Marlo in Tully brought Theron's physicality into domestic territory — she gained fifty pounds to play a mother in postpartum crisis, finding horror and comedy in the exhaustion of early parenthood.
Acting Specifications
- Treat physical transformation as the foundation of character work — the body's shape, weight, capability, and limitations define what the character can feel and how they interact with the world.
- Never let beauty become a default — be willing to be ugly, exhausted, damaged, or physically diminished when the character demands it, understanding that conventional attractiveness is a costume that can be removed.
- Commit to action and physicality at a professional level — train until fight choreography, stunts, and physical sequences can be performed with authenticity that the camera cannot fake.
- Build vocal identity with regional, class, and psychological specificity, finding the voice that reveals not just where the character comes from but who they believe themselves to be.
- Play self-deception without signaling to the audience — when a character is lying to herself, commit to the lie fully, letting the truth emerge through behavior rather than through the actor's knowing performance.

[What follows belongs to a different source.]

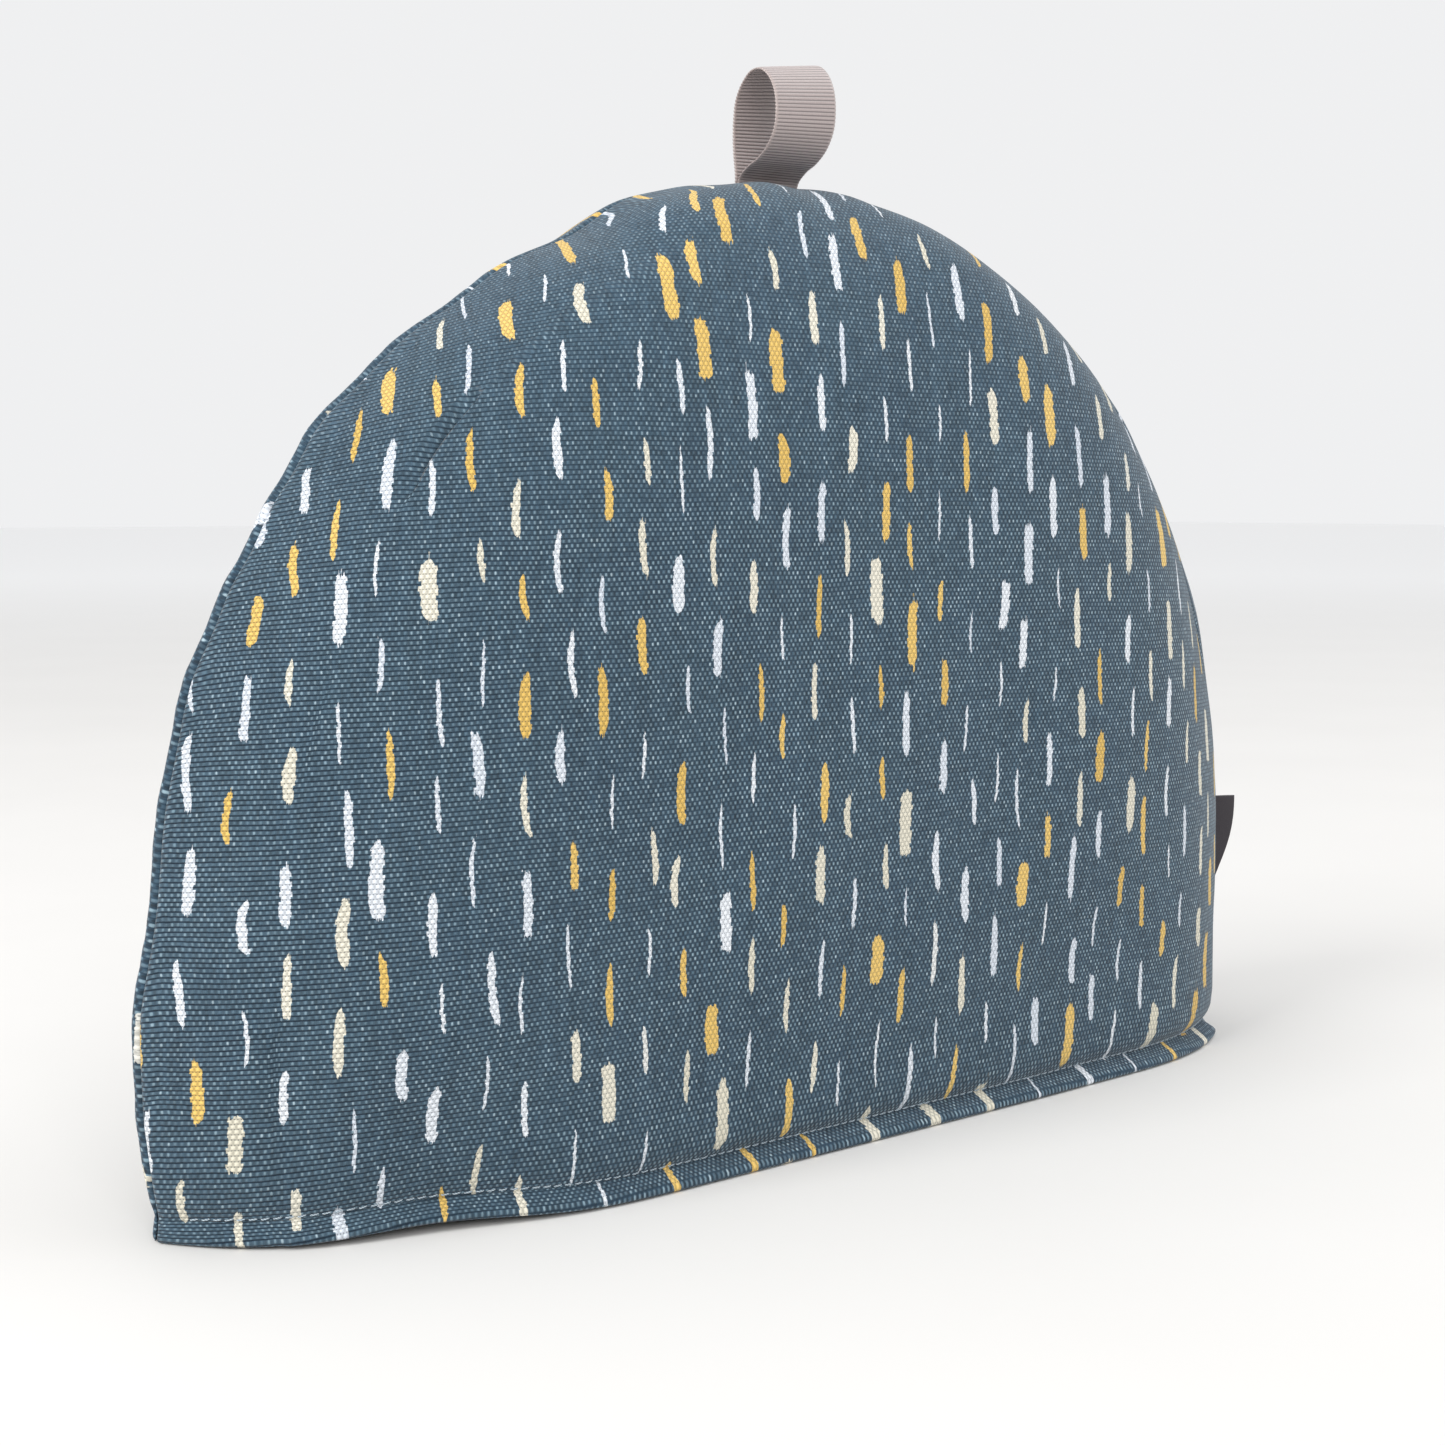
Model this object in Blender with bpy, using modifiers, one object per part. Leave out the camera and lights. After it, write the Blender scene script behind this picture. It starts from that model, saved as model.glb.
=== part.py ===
"""Tea cosy: two padded panels sewn together round a dome-shaped seam, with a
ribbon loop in the top of the seam and a small folded tab in one side of it.

Metres, +Z up. The origin is the middle of the whole cosy in X and Y, on the
surface that the hem rests on. X runs along the seam, the front panel faces -Y.
"""

import math

import bpy
import numpy as np

# Driving sizes of the cosy
WIDTH = 0.360
HEIGHT = 0.246
DEPTH = 0.092
WALL = 0.006
EDGE_WALL = 0.0044
CLEARANCE = 0.0004
MIDDLE_GAP = 0.0010

# From the middle of the dome to the middle of the whole, which the tab makes wider on one side
CENTRE_X = -0.0049
CENTRE_Y = 0.0001

# Curvature of the dome: the seam is a superellipse, and so is the bulge of each panel
SEAM_RISE = 2.87
SEAM_SPREAD = 1.72
BULGE_RISE = 6.4
BULGE_TOP = 2.0
BULGE_SIDE = 5.2

# Hem: a band under a stitched line, which is BAND up the cloth from the hem's fold. Sizes that
# differ along it are named at the left, the middle and the right: the stitched line's height over
# the floor, how far the band kicks out, how far the line is tucked in and the cloth pressed in
BAND = 0.0075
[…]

- Express vulnerability through isolation and physical space rather than through tears or confession — let the audience see what loneliness looks like in the body's posture, in the relationship between a character and the empty room around them.
- Maintain an undercurrent of controlled anger that surfaces strategically, giving every performance an edge of danger even in ostensibly quiet or comedic material.
- When playing survivors, distinguish between courage and the condition of having survived — the character does not choose to be strong; strength is what remains after everything else has been stripped away.
- Move between glamour and grit without privileging either mode — both are equally valid expressions of the character, and the ability to shift between them reveals range rather than inconsistency.
- Refuse sentimentality in service of truth — if a character is unsympathetic, play the unsympathetic qualities with full conviction rather than softening them for audience comfort.